I am naturally sympathetic to the opposition cause in Singapore as I really despise the autocratic regime of the PAP. Nevertheless, I need to admit that PAP got all the brains and the opposition is not really formidable as well. TOC is among the top alternative voice in Singapore and I respect their continuous political advocacy, but sometimes I found their argument wanting.
For example, the recent article on property tax which is written by Leong Sze Hian. Leong writes routinely for TOC and usually he writes about policies which involve numbers.
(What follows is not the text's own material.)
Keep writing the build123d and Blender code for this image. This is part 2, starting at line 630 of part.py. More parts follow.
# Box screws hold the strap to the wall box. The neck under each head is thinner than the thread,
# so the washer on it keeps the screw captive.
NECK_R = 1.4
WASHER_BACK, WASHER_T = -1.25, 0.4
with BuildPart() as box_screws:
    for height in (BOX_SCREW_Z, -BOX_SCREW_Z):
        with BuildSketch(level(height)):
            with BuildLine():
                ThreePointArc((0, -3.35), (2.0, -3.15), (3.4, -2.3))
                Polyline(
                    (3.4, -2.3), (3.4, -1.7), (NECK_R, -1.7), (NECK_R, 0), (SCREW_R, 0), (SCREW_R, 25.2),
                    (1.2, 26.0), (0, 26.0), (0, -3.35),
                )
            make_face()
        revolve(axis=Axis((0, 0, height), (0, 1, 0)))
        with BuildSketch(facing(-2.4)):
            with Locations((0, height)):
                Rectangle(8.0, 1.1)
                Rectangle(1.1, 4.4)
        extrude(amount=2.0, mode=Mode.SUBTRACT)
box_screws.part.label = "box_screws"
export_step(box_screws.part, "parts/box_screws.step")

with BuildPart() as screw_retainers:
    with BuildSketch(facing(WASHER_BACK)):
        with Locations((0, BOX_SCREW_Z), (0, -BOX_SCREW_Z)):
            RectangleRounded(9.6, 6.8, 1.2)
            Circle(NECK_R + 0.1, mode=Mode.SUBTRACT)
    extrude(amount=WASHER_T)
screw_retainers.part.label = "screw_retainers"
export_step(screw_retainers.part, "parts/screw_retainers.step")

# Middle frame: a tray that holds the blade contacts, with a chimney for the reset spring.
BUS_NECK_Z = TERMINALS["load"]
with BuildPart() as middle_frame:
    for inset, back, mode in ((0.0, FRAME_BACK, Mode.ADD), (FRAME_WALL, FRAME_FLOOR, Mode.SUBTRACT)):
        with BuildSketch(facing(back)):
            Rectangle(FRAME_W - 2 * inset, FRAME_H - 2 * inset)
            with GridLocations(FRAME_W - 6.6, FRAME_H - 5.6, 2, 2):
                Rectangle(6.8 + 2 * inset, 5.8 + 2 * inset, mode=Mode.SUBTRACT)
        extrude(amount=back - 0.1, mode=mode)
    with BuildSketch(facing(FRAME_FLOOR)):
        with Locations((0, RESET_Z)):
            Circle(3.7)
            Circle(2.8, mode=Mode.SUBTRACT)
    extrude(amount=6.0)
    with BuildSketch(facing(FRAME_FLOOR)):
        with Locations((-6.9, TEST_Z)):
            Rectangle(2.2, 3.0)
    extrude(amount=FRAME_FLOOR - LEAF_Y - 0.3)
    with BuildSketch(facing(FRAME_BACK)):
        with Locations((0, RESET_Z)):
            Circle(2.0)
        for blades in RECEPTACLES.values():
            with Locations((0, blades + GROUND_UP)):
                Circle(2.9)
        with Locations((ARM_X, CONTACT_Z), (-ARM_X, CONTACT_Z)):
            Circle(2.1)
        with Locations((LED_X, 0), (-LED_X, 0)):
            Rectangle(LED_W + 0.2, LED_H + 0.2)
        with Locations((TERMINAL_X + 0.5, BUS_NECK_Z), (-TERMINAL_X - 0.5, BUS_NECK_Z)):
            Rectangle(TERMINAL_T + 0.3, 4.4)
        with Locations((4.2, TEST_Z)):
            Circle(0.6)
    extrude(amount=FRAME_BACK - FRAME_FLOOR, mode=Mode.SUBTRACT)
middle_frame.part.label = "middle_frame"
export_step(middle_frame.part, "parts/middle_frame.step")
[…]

I like numbers as well as numbers are definite and, although you can still twist and spin it according to what you want, at least it will be easier to call a bluff when you see it.
Some of the arguments in the article are valid. For example, the property tax is based on the so-called Annual Value (AV), which in turn is based on the estimated annual market rent of the property. And this value applies for all properties, including the owner-occupied properties. The rented properties will be taxed at 10% rate, while the owner-occupied properties will be taxed differently (first $6,000 will be tax free, next $59,000 will be taxed at 4%, the rest of the amount, if any, will be taxed at 6%). So if you really want to argue, perhaps you can argue why an owner-occupied home is taxed based on the annual market rent value, when the owner-occupied home is not for rent! But eventually it is all semantic, since you know that in some way or another you will be taxed for your property anyway, and you need some basis for it. We can perhaps use the house valuation value as the basis for the property tax for the owner-occupied homes, but I guess in the end the current law is neat enough such that you can use one value (AV) to calculate the tax for two types of houses (owner-occupied and rented).
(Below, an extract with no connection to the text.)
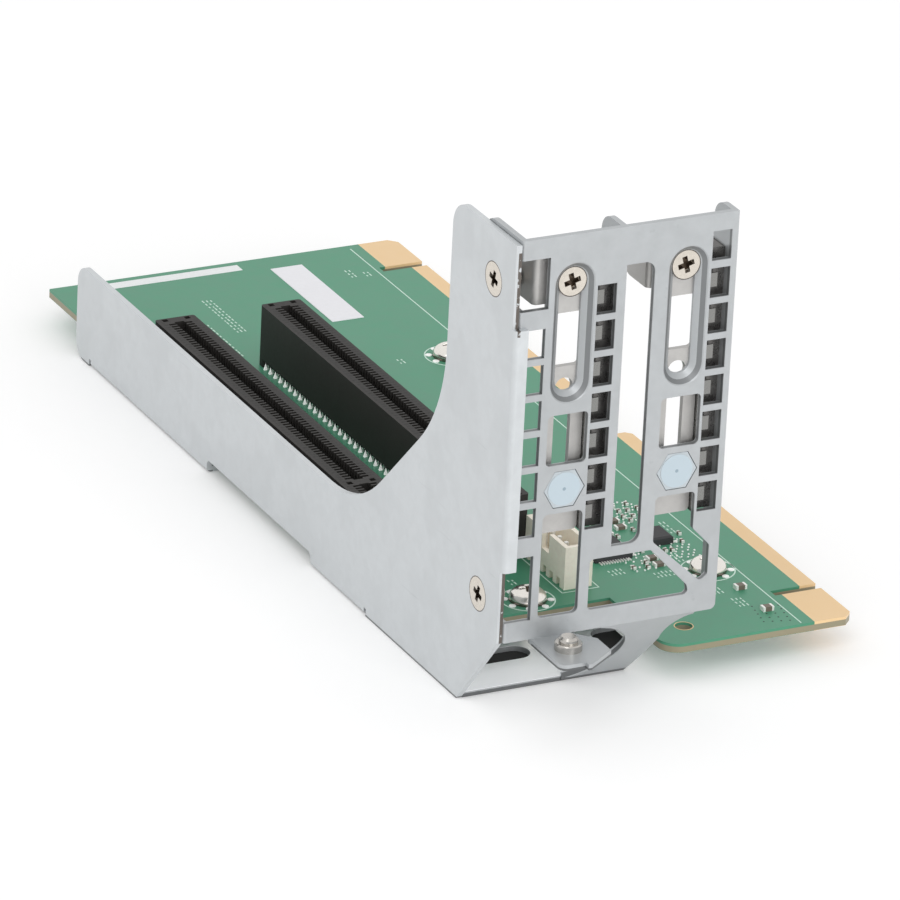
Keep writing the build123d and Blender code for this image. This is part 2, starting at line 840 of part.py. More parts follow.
def make_side_screw(z, name):
    """A flat-head screw through the side wall, threaded into the flange behind."""
    with BuildPart() as screw:
        with BuildSketch(side_plane(0)):
            with Locations((side_screw_y, z)):
                Circle(side_screw_radius)
        extrude(amount=side_screw_head, taper=45)
        with BuildSketch(side_plane(side_screw_head)):
            with Locations((side_screw_y, z)):
                Circle(shank_radius)
        extrude(amount=side_screw_length - side_screw_head)
        with BuildSketch(side_plane(0)):
            with Locations((side_screw_y, z)):
                Rectangle(recess_span, recess_width, rotation=recess_turn)
                Rectangle(recess_width, recess_span, rotation=recess_turn)
        extrude(amount=recess_depth, mode=Mode.SUBTRACT)
    save(screw.part, name)


def make_board_screw(place, name):
    """A round-head screw through the board into its post."""
    with BuildPart() as screw:
        with BuildSketch(top_plane(board_top)):
            with Locations(place):
                Circle(board_screw_radius)
        extrude(amount=board_screw_height)
        chamfer(screw.edges().group_by(Axis.Z)[-1], board_screw_height - board_screw_rim,
                2 * board_screw_rim)
        with BuildSketch(top_plane(board_top)):
            with Locations(place):
                Circle(shank_radius)
        extrude(amount=-board_screw_grip)
        with BuildSketch(top_plane(board_top + board_screw_height)):
            with Locations(place):
                Rectangle(recess_span, recess_width, rotation=recess_turn)
                Rectangle(recess_width, recess_span, rotation=recess_turn)
        extrude(amount=-recess_depth, mode=Mode.SUBTRACT)
    save(screw.part, name)


def make_board_post(place, name):
    """A threaded post between the floor and the board."""
    with BuildPart() as post:
        with BuildSketch(top_plane(sheet)):
            with Locations(place):
                Circle(post_radius)
                Circle(shank_radius, mode=Mode.SUBTRACT)
        extrude(amount=standoff_height)
    save(post.part, name)


def header_places():
    """The places of the header's pins."""
    span = (header_pins_count - 1) * header_pin_pitch
    first = header_y + (header_length - span) / 2
    return [(header_x + header_width / 2, first + n * header_pin_pitch)
            for n in range(header_pins_count)]


def make_header():
    """The header: open box with small vents along its left wall, and its row of pins."""
    right = header_x + header_width
    far = header_y + header_length
    top = board_top + header_height
    with BuildPart() as power_header:
        block(header_x, right, header_y, far, board_top, top)
        block(header_x + header_wall, right - header_wall, header_y + header_wall,
              far - header_wall, board_top + header_floor, top, mode=Mode.SUBTRACT)
        middle = header_y + header_length / 2
        block(header_x, header_x + header_wall, middle - header_notch, middle + header_notch,
              top - header_notch_depth, top, mode=Mode.SUBTRACT)
        for x, y in header_places():
            block(header_x, header_x + header_wall, y - header_notch / 2,
                  y + header_notch / 2, board_top, board_top + header_vent_height,
                  mode=Mode.SUBTRACT)
            block(x - header_pin / 2, x + header_pin / 2, y - header_pin / 2,
                  y + header_pin / 2, board_top, board_top + header_floor,
                  mode=Mode.SUBTRACT)
    save(power_header.part, "power_header")
    with BuildPart() as pins:
        with BuildSketch(top_plane(board_top)):
            with Locations(*header_places()):
                Rectangle(header_pin, header_pin)
        extrude(amount=header_pin_top)
    save(pins.part, "header_pins")


def make_chip():
    """The square chip and its four rows of pins."""
    half = chip_size / 2
    with BuildPart() as control_chip:
        block(chip_x - half, chip_x + half, chip_y - half, chip_y + half, board_top,
              board_top + chip_height)
        chamfer(control_chip.edges().group_by(Axis.Z)[-1], chip_edge)
    save(control_chip.part, "control_chip")
    with BuildPart() as pins:
        with BuildSketch(top_plane(board_top)):
            for side in (-1, 1):
                offset = side * (half + chip_pin_length / 2)
                with Locations((chip_x, chip_y + offset)):
                    with GridLocations(chip_pin_pitch, 1, chip_pins, 1):
                        Rectangle(chip_pin_width, chip_pin_length)
                with Locations((chip_x + offset, chip_y)):
                    with GridLocations(1, chip_pin_pitch, 1, chip_pins):
                        Rectangle(chip_pin_length, chip_pin_width)
        extrude(amount=chip_pin_thickness)
    save(pins.part, "control_chip_pins")


def make_driver():
    """The small chip with a row of pins on each side."""
    with BuildPart() as driver_chip:
        block(driver_x - driver_width / 2, driver_x + driver_width / 2,
              driver_y - driver_length / 2, driver_y + driver_length / 2,
              board_top, board_top + driver_height)
        chamfer(driver_chip.edges().group_by(Axis.Z)[-1], 2 * chip_edge)
    save(driver_chip.part, "driver_chip")
    with BuildPart() as pins:
        with BuildSketch(top_plane(board_top)):
            for side in (-1, 1):
                offset = side * (driver_width / 2 + driver_pin_length / 2)
                with Locations((driver_x + offset, driver_y)):
                    with GridLocations(1, driver_pin_pitch, 1, driver_pins):
                        Rectangle(driver_pin_length, driver_pin_width)
        extrude(amount=chip_pin_thickness)
    save(pins.part, "driver_chip_pins")


def make_small_parts():
    """The small two-ended parts of the board: bodies in one piece, ends in another."""
    places = [(x, y + k * part_step) for x, y, count in part_rows for k in range(count)]
    with BuildPart() as bodies:
        with BuildSketch(top_plane(board_top)):
            with Locations(*places):
                Rectangle(part_length - 2 * part_end, part_width)
        extrude(amount=part_height)
        with BuildSketch(top_plane(board_top)):
            with Locations(*large_part_places):
                Rectangle(large_part_length - 2 * large_part_end, large_part_width)
        extrude(amount=large_part_height)
    save(bodies.part, "component_bodies")
    with BuildPart() as ends:
        with BuildSketch(top_plane(board_top)):
            for side in (-1, 1):
                offset = side * (part_length - part_end) / 2
                with Locations(*[(x + offset, y) for x, y in places]):
                    Rectangle(part_end, part_width)
        extrude(amount=part_height)
        with BuildSketch(top_plane(board_top)):
            for side in (-1, 1):
                offset = side * (large_part_length - large_part_end) / 2
                with Locations(*[(x + offset, y) for x, y in large_part_places]):
                    Rectangle(large_part_end, large_part_width)
        extrude(amount=large_part_height)
    save(ends.part, "component_ends")


def make_label():
    """The blank label on the board."""
    with BuildPart() as blank_label:
        block(label_left, label_right, label_near, label_far, board_top,
              board_top + label_thickness)
    save(blank_label.part, "blank_label")


make_board()
for n, centre in enumerate(slot_columns, 1):
    make_housing(centre, f"connector_housing_{n}")
    make_contacts(centre, f"connector_contacts_{n}")
make_side_bracket()
make_front_plate()
make_guide_stud()
for n, column in enumerate(plate_columns, 1):
    make_retainer(column, f"retainer_strip_{n}")
    make_spring_strip(n - 1, f"spring_strip_{n}")
    make_hex_guide(column, f"hex_guide_{n}")
    make_retainer_screw(column, f"retainer_screw_{n}")
make_side_screw(side_screw_low, "side_screw_lower")
make_side_screw(side_screw_high, "side_screw_upper")
for n, place in enumerate(board_screw_places, 1):
    make_board_screw(place, f"board_screw_{n}")
    make_board_post(place, f"board_post_{n}")
make_header()
make_chip()
make_driver()
make_small_parts()
make_label()
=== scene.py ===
import math

import bpy
import numpy as np
from bpy.props import FloatProperty, FloatVectorProperty, PointerProperty
from mathutils import Matrix, Vector


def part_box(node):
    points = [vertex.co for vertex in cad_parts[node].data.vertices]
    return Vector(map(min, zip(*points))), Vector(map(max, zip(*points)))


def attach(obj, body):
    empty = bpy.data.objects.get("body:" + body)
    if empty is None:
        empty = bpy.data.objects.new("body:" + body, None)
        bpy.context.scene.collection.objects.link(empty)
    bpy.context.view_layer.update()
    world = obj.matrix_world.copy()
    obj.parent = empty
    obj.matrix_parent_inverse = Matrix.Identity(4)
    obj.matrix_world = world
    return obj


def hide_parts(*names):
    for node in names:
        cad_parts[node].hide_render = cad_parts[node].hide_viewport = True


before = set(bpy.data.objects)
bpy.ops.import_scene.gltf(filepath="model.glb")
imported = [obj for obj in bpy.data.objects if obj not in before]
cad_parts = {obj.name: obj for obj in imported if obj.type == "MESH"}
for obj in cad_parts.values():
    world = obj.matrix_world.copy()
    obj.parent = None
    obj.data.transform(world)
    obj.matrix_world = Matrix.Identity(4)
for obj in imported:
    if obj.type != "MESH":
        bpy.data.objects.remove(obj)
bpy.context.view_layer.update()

bl_info = {
    "name": "Riser Card",
    "version": (1, 0, 0),
    "blender": (4, 5, 0),
    "location": "View3D > Sidebar > Riser",
    "description": "Dresses a riser card: sheet steel, board print, slots, screws and small parts",
    "category": "Object",
}

MM = 0.001
BODY = "root"

# Places on the frame: the wall's outer face, the front plate's front face, the board's faces
wall_low, wall_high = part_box("side_bracket")
board_low, board_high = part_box("circuit_board")
LIP = 1.0 * MM
WALL_X = wall_low[0]
PLATE_Y = wall_low[1] + LIP
FLOOR_Z = wall_low[2]
BOARD_TOP = board_high[2]
BOARD_UNDER = board_low[2]

# The card's width, the wall's height and how far the wall runs back, in millimetres
CARD_WIDTH = (board_high[0] - WALL_X) / MM
WALL_HEIGHT = (wall_high[2] - FLOOR_Z) / MM
WALL_BACK = (wall_high[1] - PLATE_Y) / MM

# The photograph's camera, seen from the far left corner of the first slot at the board's top
CAMERA_AZIMUTH = math.radians(27.4388)
CAMERA_ELEVATION = math.radians(23.6245)
CAMERA_ROLL = math.radians(2.8346)
CAMERA_DISTANCE = 1497.775 * MM
PICTURE_SIZE = 900.0
FOCAL_PIXELS = 8627.2
ANCHOR_PIXEL = (152.640, 379.917)
ANCHOR = (1.77 * MM, 136.0 * MM)
SENSOR = 36.0

# Boxes of painted shade, painted light and rust on the sheets, in millimetres as corner_at() takes
# them
INNER_X = 1.3
TAB_TOP = 14.7
LEG_RISE = 15.0
LEG_DEPTH = 12.9
# Painted shade on the windows', the tab's and the leg's cut sides
WINDOW_SIDES = ((INNER_X, 0.18, 16.0), (CARD_WIDTH, 0.82, WALL_HEIGHT))
TAB_SIDES = ((INNER_X, -14.0, 13.5), (CARD_WIDTH, -0.3, TAB_TOP - 0.12))
LEG_SIDES = ((17.0, -1.0, 0.5), (CARD_WIDTH, LEG_DEPTH, LEG_RISE))
# Painted light on the floor panel's upper face
FLOOR_PANEL_LIGHT = ((INNER_X, 12.8, 0.9), (CARD_WIDTH, 45.0, 1.3))
# Painted shade on the floor panel's front edge and along the wall's foot
PANEL_EDGE_SHADE = ((0.0, 9.0, -1.0), (CARD_WIDTH, 13.5, 0.65))
WALL_FOOT_SHADE = ((-1.0, -1.0, -1.0), (1.2, WALL_BACK, 0.3))
# Rust specks and painted shade of the gap between the wall's front edge and the plate
LOWER_RUST_AND_SHADE = ((0.45, -1.0, 14.0), (1.05, 0.15, 28.0))
UPPER_RUST_AND_SHADE = ((0.45, -1.0, 69.0), (1.05, 0.15, 83.0))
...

The bizarre part of the article is how he presented the % increase of the property tax. He noted that, for a 4-room flat, the minimum tax payable in 2012 after the rebate is $77 while in 2013 the number becomes $128 after $40 rebate, which makes for a 66% increase in property tax.
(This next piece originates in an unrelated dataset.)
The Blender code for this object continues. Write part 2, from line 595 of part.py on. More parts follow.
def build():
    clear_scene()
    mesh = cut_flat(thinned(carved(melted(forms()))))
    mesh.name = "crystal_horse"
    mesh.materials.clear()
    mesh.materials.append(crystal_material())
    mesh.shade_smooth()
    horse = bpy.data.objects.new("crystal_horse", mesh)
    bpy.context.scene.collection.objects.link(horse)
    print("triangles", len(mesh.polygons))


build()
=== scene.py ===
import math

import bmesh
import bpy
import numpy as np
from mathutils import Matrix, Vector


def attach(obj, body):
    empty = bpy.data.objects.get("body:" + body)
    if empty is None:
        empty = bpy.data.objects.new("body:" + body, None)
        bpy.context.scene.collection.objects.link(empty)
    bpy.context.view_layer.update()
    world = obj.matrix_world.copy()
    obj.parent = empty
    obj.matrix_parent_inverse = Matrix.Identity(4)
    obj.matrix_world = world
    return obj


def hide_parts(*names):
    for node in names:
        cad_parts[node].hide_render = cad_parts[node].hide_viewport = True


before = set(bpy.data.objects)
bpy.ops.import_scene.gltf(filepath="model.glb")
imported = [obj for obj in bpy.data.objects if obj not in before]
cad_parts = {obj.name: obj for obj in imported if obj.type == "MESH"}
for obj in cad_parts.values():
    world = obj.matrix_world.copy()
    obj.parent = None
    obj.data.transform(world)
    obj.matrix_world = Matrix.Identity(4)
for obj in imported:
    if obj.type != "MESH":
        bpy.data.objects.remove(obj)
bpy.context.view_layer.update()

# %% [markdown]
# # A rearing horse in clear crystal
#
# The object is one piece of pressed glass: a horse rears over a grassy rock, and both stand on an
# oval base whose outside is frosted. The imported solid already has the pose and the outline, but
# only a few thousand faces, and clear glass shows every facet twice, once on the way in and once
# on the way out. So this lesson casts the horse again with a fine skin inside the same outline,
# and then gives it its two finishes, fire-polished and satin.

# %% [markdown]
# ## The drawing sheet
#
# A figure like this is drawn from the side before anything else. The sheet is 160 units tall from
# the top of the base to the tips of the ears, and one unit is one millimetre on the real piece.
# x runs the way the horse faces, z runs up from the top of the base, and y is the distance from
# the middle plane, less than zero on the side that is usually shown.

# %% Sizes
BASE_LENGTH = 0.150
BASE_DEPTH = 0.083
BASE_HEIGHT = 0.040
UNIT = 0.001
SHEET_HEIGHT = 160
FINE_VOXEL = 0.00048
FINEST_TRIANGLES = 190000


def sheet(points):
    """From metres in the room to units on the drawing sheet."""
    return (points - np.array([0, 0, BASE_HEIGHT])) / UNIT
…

The thing is this argument is misleading. Note first that the property tax rate itself stays the same in 2013 (0% for first $6,000, 4% for the next $59,000, and 6% for the rest of the amount, if any). What increases is the AV, which accounts for the increase in rent price in Singapore. Again, you can argue about this one, and ask why the owner-occupied homes need to follow the trend of the rent price. But again, if we use an alternative law and peg the owner-occupied home based on the valuation value, for example, the valuation value will also increase as the resale price also increases (although, to be fair, it is not as high as the rent increase rate).
Next, the calculation itself. The rate is not linear because of the 0% rate for the first $6,000, and hence you can’t just divide the $51 tax increase with last year’s tax values to get the right picture about the increase in property tax (not to mention that both years have tax rebates which will worsen the non-linearity).
For example, your house AV in 2012 is $8,000, while in 2013 the number becomes $9,000 (a 12.5% increase, well within the 8-13% increase in AV for 2013). In 2012 (before the rebate), you will be paying tax of 0%*6000+ 4%*2000 = $80, while in 2013 (before the rebate), you will be paying tax of 0%*6000 + 4%*3000 = $120. The increase in AV is “only” 12.5%, but the tax increase (before the rebate) is 40%! After the $55 rebate in 2012, the property tax becomes $25, while in 2013, after the $40 rebate, the number becomes $80. Gasp! The tax increase is even wider after the rebate, as it goes from $25 in 2012 to $80 in 2013, a 220% increase! A 12.5% increase in AV could lead to 220% increase in property tax! And this highlights the non-linearity of the property tax comparison and why Leong is misleading with his article.